Anonymous RIM Employee Blasts Company in Open Letter (2011) - WestCoastJustin
http://allthingsd.com/20110630/rim-gets-its-peanut-butter-manifesto-as-employee-rails-about-internal-woes/

======
WestCoastJustin
_> 4) Developers, not Carriers can now make or break us_ [1]

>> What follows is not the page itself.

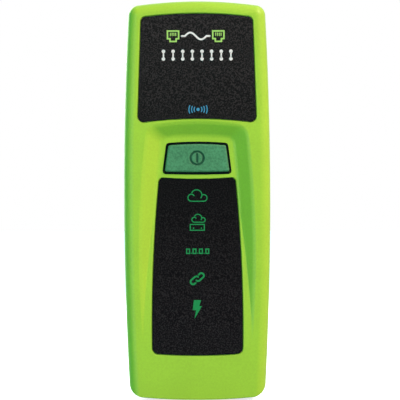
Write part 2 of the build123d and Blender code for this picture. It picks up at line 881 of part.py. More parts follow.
# Battery door: knuckle edge, pins, snap finger cut out of its upper end, foam strip inside
rib_high_z = door_high_z - finger_length - rib_start
with BuildPart() as battery_door:
    with BuildSketch(Plane.YZ):
        with BuildLine():
            Polyline(
                (back_y, pivot_z),
                (back_y, door_high_z),
                (back_y - door_thickness, door_high_z),
                (back_y - door_thickness, pivot_z),
            )
            ThreePointArc(
                (back_y - door_thickness, pivot_z),
                (pivot_y, pivot_z - pivot_r),
                (back_y, pivot_z),
            )
        make_face()
    extrude(amount=door_half_width, both=True)
    with BuildSketch(Plane.YZ):
        with Locations((pivot_y, pivot_z)):
            Circle(pin_r)
    extrude(amount=door_half_width + pin_length, both=True)
    upper_corners = battery_door.edges().filter_by(Axis.Y).group_by(Axis.Z)[-1]
    fillet(upper_corners, door_corner - door_gap)
    # Slits beside the snap finger
    with BuildSketch(rear_plane(0)):
        with Locations(*mirrored(finger_half_width, door_high_z + overlap - finger_length / 2)):
            SlotOverall(finger_length, slit_width, rotation=90)
    extrude(amount=depth, mode=Mode.SUBTRACT)
    # Grip grooves below the finger
    with BuildSketch(rear_plane(back_y - rib_depth)):
        with Locations([(0, rib_high_z - i * rib_pitch) for i in range(rib_count)]):
            SlotOverall(rib_length, rib_width)
    extrude(amount=depth, mode=Mode.SUBTRACT)
finish(battery_door, "battery_door")

with BuildPart() as door_foam_pad:
    with BuildSketch(rear_plane(cell_y + cell_r + foam_gap)):
        with Locations((0, (bay_low_z + bay_high_z) / 2)):
            Rectangle(*foam_size)
    extrude(amount=back_y - door_thickness - cell_y - cell_r - foam_gap)
finish(door_foam_pad, "door_foam_pad")

# Rating label, left blank
with BuildPart() as rating_label:
    with BuildSketch(rear_plane(back_y - label_depth)):
        with Locations((0, label_z)):
            RectangleRounded(label_width, label_height, label_corner)
    extrude(amount=label_thickness)
finish(rating_label, "rating_label")

# Case screws, driven in from the back
with BuildPart() as case_screws:
    with BuildSketch(rear_plane(screw_seat_y)):
        with Locations(case_screws_at):
            Circle(screw_r)
    extrude(amount=-(screw_seat_y - split_y + screw_length - screw_tip_gap))
    with BuildSketch(rear_plane(screw_seat_y)):
        with Locations(case_screws_at):
            Circle(screw_head_r)
    extrude(amount=screw_head)
    fillet(case_screws.edges().filter_by(GeomType.CIRCLE).group_by(Axis.Y)[-1], screw_head_round)
    with BuildSketch(rear_plane(screw_seat_y + drive_floor)):
        with Locations(case_screws_at):
            RegularPolygon(drive_r, 6)
    extrude(amount=screw_head, mode=Mode.SUBTRACT)
finish(case_screws, "case_screws")

# End plate round the socket, level with the foot of the case
jack_mid_y = (board_back_y + jack_back_y + shield) / 2
bezel_mid_y = (bezel_front_y + bezel_back_y) / 2
bezel_depth = bezel_back_y - bezel_front_y
port_room_x = 2 * (jack_half_width + shield + port_clearance)
port_room_y = jack_back_y + shield - board_back_y + 2 * port_clearance
with BuildPart() as jack_bezel:
    with BuildSketch(Plane.XY):
        with Locations((0, bezel_mid_y)):
            RectangleRounded(2 * bezel_half_width, bezel_depth, bezel_corner)
    extrude(amount=bezel_thickness)
    chamfer(jack_bezel.faces().sort_by(Axis.Z)[0].edges(), bezel_chamfer)
    with BuildSketch(Plane.XY.offset(bezel_flange_z)):
        with Locations((0, bezel_mid_y)):
            Rectangle(2 * (bezel_half_width + bezel_overhang), bezel_depth + 2 * bezel_overhang)
    extrude(amount=bezel_flange)
    with BuildSketch(Plane.XY.offset(bezel_thickness - bezel_neck_inset)):
        with Locations((0, bezel_mid_y)):
            Rectangle(2 * (bezel_half_width - bezel_neck_inset), bezel_depth - 2 * bezel_neck_inset)
    extrude(amount=bezel_flange_z - bezel_thickness + 2 * bezel_neck_inset)
    with BuildSketch(Plane.XY):
        with Locations((0, jack_mid_y)):
            Rectangle(port_room_x, port_room_y)
    extrude(amount=depth, mode=Mode.SUBTRACT)
    chamfer(jack_bezel.faces().sort_by(Axis.Z)[0].inner_wires().edges(), bezel_chamfer)
finish(jack_bezel, "jack_bezel")

# Network socket: insulator, metal shell and eight contact springs
port_mid_y = (port_front_y + port_back_y) / 2
with BuildPart() as jack_body:
    with BuildSketch(Plane.XY.offset(jack_mouth_z)):
        with Locations((0, (board_back_y + jack_back_y) / 2)):
            Rectangle(2 * jack_half_width, jack_back_y - board_back_y)
    extrude(amount=jack_top_z - jack_mouth_z)
    with BuildSketch(Plane.XY.offset(jack_mouth_z)):
        with Locations((0, port_mid_y)):
            Rectangle(2 * port_half_width, port_back_y - port_front_y)
        with Locations((0, port_back_y)):
            Rectangle(2 * tab_half_width, 2 * tab_depth)
    extrude(amount=port_depth, mode=Mode.SUBTRACT)
    with BuildSketch(Plane.XY.offset(jack_mouth_z)):
        with Locations((0, port_back_y)):
            Rectangle(2 * catch_half_width, 2 * catch_depth)
    extrude(amount=catch_length, mode=Mode.SUBTRACT)
finish(jack_body, "jack_body")

with BuildPart() as jack_shield:
    with BuildSketch(Plane.XY.offset(jack_mouth_z - shield_lip)):
        with Locations((0, jack_mid_y)):
            Rectangle(2 * (jack_half_width + shield), jack_back_y + shield - board_back_y)
    extrude(amount=jack_top_z + shield - jack_mouth_z + shield_lip)
    with BuildSketch(Plane.XY):
        with Locations((0, (board_back_y + jack_back_y) / 2)):
            Rectangle(2 * jack_half_width, jack_back_y - board_back_y)
    extrude(amount=jack_top_z, mode=Mode.SUBTRACT)
    # Grounding fingers stamped out of the sides
    with BuildSketch(Plane.YZ):
        with Locations([(jack_mid_y, z) for z in ground_slot_zs]):
            Rectangle(*ground_slot)
    extrude(amount=depth, both=True, mode=Mode.SUBTRACT)
finish(jack_shield, "jack_shield")

with BuildPart() as jack_contacts:
    first_x = -(contact_count - 1) * contact_pitch / 2
    for index in range(contact_count):
        with BuildSketch(Plane.YZ.offset(first_x + index * contact_pitch)):
            with BuildLine():
                Polyline(
                    (port_front_y, contact_low_z),
                    (port_front_y, contact_low_z + contact_foot[1]),
                    (contact_tip_y + contact_thickness, contact_high_z),
                    (contact_tip_y + contact_thickness, contact_high_z - contact_tip),
                    (port_front_y + contact_foot[0], contact_low_z),
                    close=True,
                )
            make_face()
        extrude(amount=contact_width / 2, both=True)
finish(jack_contacts, "jack_contacts")
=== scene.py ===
from math import atan2, cos, hypot, pi, radians, sin

import bpy
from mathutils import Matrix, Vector
from mathutils.bvhtree import BVHTree


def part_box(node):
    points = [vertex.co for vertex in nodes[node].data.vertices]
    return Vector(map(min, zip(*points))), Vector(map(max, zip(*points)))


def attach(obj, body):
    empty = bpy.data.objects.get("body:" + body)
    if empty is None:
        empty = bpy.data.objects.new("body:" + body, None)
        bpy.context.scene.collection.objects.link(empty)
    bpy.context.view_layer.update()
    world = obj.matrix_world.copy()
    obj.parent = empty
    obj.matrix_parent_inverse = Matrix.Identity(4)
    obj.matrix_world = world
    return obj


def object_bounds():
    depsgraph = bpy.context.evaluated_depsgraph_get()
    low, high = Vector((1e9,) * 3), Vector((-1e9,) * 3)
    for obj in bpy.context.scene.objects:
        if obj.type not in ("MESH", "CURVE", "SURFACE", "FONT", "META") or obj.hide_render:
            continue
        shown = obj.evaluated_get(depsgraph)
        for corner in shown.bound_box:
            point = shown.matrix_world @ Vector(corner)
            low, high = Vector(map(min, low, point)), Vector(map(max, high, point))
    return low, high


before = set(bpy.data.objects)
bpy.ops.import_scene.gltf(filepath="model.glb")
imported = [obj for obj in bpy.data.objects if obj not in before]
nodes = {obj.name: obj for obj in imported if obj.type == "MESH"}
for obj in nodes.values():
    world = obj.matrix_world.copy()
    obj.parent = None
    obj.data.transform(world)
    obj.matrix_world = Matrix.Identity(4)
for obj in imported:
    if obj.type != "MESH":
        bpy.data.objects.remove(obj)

# The network cable tester's looks: materials for every CAD node, printed pictograms on the
# overlay films, studio light and camera. Metres, in the CAD frame: -Y is the front, +Z is up.

MM = 0.001
cad_low, cad_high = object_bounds()
height = cad_high.z - cad_low.z
centre = (cad_low + cad_high) / 2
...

Hindsight is 20/20, but this anonymous letter to RIM Senior Management Team,
really nailed this point. The developer ecosystem, and the app for everything
mind set, that Apple pretty much invented, and later emulated via Google with
Android, is simply stunning.

Personally, I think RIM should turn itself into mainly a hardware vendor, cut
its losses, agree that Apple and Google own the market, and join them. Ditch
BlackBerry OS, install Android (with their custom BES encryption used in the
enterprise [2]), and tap into the massive market of developers, just waiting
there. Why on earth are they putting this effort into a losing battle?! I
think there is a poker term for this ( _chase_ [3]), when you are in a bad
hand, but you still have all this money invested, so you keep bleeding, hoping
the situation will improve, till you get killed.

[1] [http://bgr.com/2011/06/30/open-letter-to-blackberry-
bosses-s...](http://bgr.com/2011/06/30/open-letter-to-blackberry-bosses-
senior-rim-exec-tells-all-as-company-crumbles-around-him/)

[2]
[http://en.wikipedia.org/wiki/BlackBerry_Enterprise_Server](http://en.wikipedia.org/wiki/BlackBerry_Enterprise_Server)

[3] [http://pokerterms.com/chasing.html](http://pokerterms.com/chasing.html)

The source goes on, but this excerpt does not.